The £8mn Longitude Prize was awarded on Wednesday to Sysmex Astrego, a Swedish company whose method cuts the analysis time for urinary tract infection patient samples from two or three days to less than an hour.

The prize is a response to the increasing threat posed by antimicrobial resistance (AMR), or the evolution of pathogens to beat existing essential drugs. Countries are due to hold talks on tackling AMR on the sidelines of the annual UN General Assembly in September.

“Without antibiotics, modern medicine as we know it is in real danger of collapse,” said Dame Sally Davies, UK Special Envoy on AMR and a Longitude committee member. “The prize winner will help healthcare workers around the world make the best decisions for their patients with confidence that they are prescribing the right drug, first time.”

AMR, which has been stoked by the careless use and disposal of existing antibiotics, contributed to almost 5mn deaths worldwide in 2019, according to a 2022 study. Climate change is forecast to intensify its development, as higher temperatures speed bacterial growth and disasters such as flooding spread antibiotic-resistant pathogens.

Sysmex uses a smartphone-sized cartridge to analyse samples of less than half a millilitre © Sysmex Astrego

Sysmex Astrego has focused initially on urinary tract infections because they are so common, afflicting an estimated 50-60 per cent of women during their lifetimes. It is thought that up to half the bacteria that cause the conditions are resistant to one or more antibiotics.

Deploying technology from Sweden’s Uppsala university, Sysmex uses a smartphone-sized cartridge to analyse tiny samples of less than half a millilitre. Tests suggest it can detect a bacterial infection in 15 minutes and identify the right antibiotic to treat it in 45. Like other emerging technologies up for the Longitude AMR prize, it has potential to be developed to detect other kinds of infection.

Sysmex’s system is on the market in Europe and being considered by UK regulators for adoption in the country’s National Health Service.

Mikael Olsson, Sysmex’s co-founder and chief executive, said the company’s goal was “to be able to roll this technology to as many parts of the world as possible”. It costs about €4,750 for the analysis equipment and €29 per cartridge test, but Sysmex hopes more sales of the product will enable it to scale up manufacturing and reduce prices.

“[The set-up] is very user friendly,” Olsson said. “It’s just plug and play and quite small compared to a lot of the lab systems — so it should be applicable in quite a lot of different settings.”

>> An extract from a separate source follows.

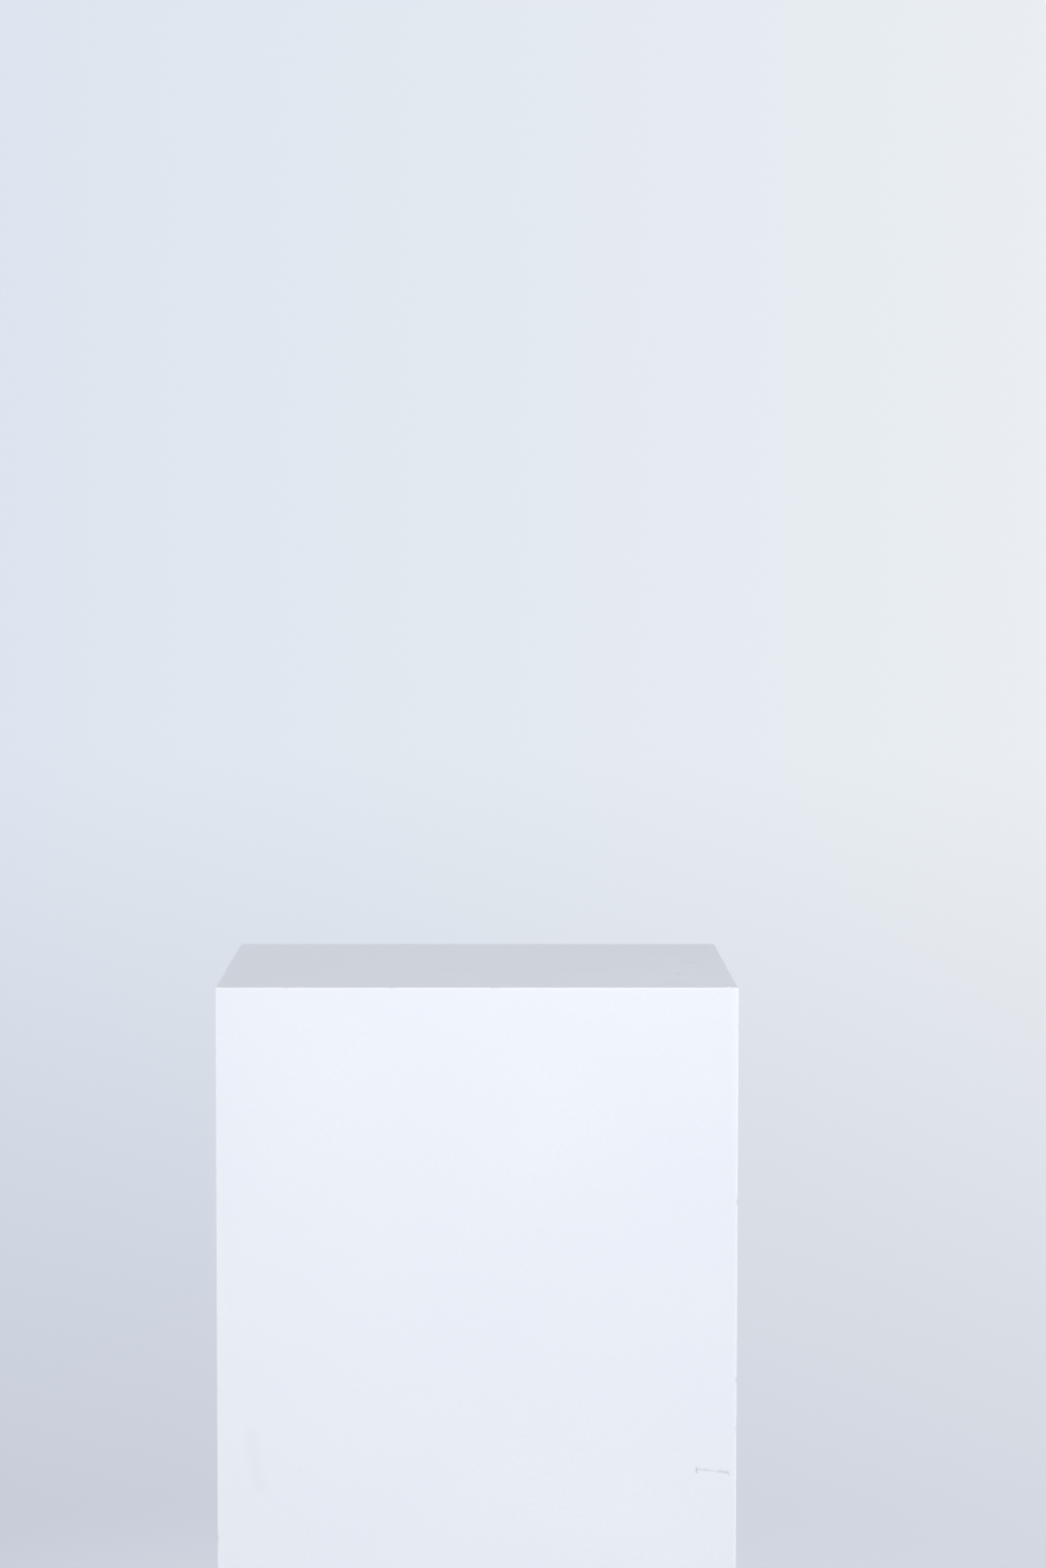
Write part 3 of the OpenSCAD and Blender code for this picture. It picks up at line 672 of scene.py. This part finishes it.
def make_plywood(name, node):
    """Sanded birch plywood under a thin sealer: pale, faintly figured veneer, and edges striped by
    plies that show their grain and their dark end grain in turn."""
    material, tree, place = new_material(name)
    low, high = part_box(node)
    plies = 2 * round((high.z - low.z) / ply_t / 2) + 1
    veneer_t = (high.z - low.z) / plies
    height = add(tree, "SeparateXYZ", [place]).outputs["Z"]
    level = add(tree, "MapRange", [height, low.z, low.z + 2 * veneer_t, 0, 1], clamp=False)
    share = add(tree, "Math", [level], operation="FRACT")
    end_grain = add(tree, "MapRange", [share, 0.48, 0.52, 0, 1])
    lengthwise = add(tree, "Mapping", {"Vector": place, "Scale": (0.05, 1, 1)})
    figure = add(tree, "TexNoise", {"Vector": lengthwise, "Scale": 1 / (14 * mm), "Detail": 5,
                                    "Distortion": 0.6})
    figured = add(tree, "MapRange", [figure, 0.38, 0.66, 0, 1])
    pores = add(tree, "TexNoise", {"Vector": lengthwise, "Scale": 1 / (0.9 * mm), "Detail": 3})
    flecks = add(tree, "MapRange", [pores, 0.56, 0.7, 0, 0.4])
    veneer = add(tree, "Mix", {"Factor": figured, "A": linear("#e3cca6"), "B": linear("#d5b98b")},
                 data_type="RGBA")
    veneer = add(tree, "Mix", {"Factor": flecks, "A": veneer, "B": linear("#a9855a")}, data_type="RGBA")
    speckle = add(tree, "TexNoise", {"Vector": place, "Scale": 1 / (1.1 * mm), "Detail": 4})
    sawn = add(tree, "Mix", {"Factor": speckle, "A": linear("#cba271"), "B": linear("#986f42")},
               data_type="RGBA")
    edge = add(tree, "Mix", {"Factor": end_grain, "A": veneer, "B": sawn}, data_type="RGBA")
    facing = add(tree, "SeparateXYZ", [add(tree, "NewGeometry", []).outputs["True Normal"]]).outputs["Z"]
    flat = add(tree, "Math", [facing], operation="ABSOLUTE")
    on_face = add(tree, "Math", [flat, 0.7], operation="GREATER_THAN")
    colour = add(tree, "Mix", {"Factor": on_face, "A": edge, "B": veneer}, data_type="RGBA")
    sealed = add(tree, "MapRange", [figure, 0.3, 0.7, 0.42, 0.55])
    sanded = add(tree, "Bump", {"Height": pores, "Distance": 0.05 * mm, "Strength": 0.5})
    shader = add(tree, "BsdfPrincipled", {"Base Color": colour, "Roughness": sealed, "Normal": sanded})
    add(tree, "OutputMaterial", {"Surface": shader})
    return material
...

Another Longitude Prize contender, made by British company Llusern Scientific, aims to ease the problem of antibiotics being prescribed even when no infection is present. It can rapidly confirm the presence of the six most common pathogens that cause 85 per cent of urinary tract infections.

Emma Hayhurst, Llusern’s co-founder and chief executive, said the company had been in talks about licensing production of the technology to Indian manufacturers. She said AMR was “pretty terrifying” but welcomed the renewed focus on it after the Covid-19 pandemic.

“It’s obviously on people’s agenda but there are still some chronic misunderstandings about what it is and what the impact will be on us,” she said. “But I do think governments are beginning to take it seriously.”

The Longitude Prize is funded by Innovate UK, a government agency, and Nesta, a British foundation that works in areas such as health, climate and education. India’s Biotechnology Industry Research Assistance Council and pharmaceutical companies including UK-based GSK and Merck & Co of the US provided funding for entrants’ international development efforts.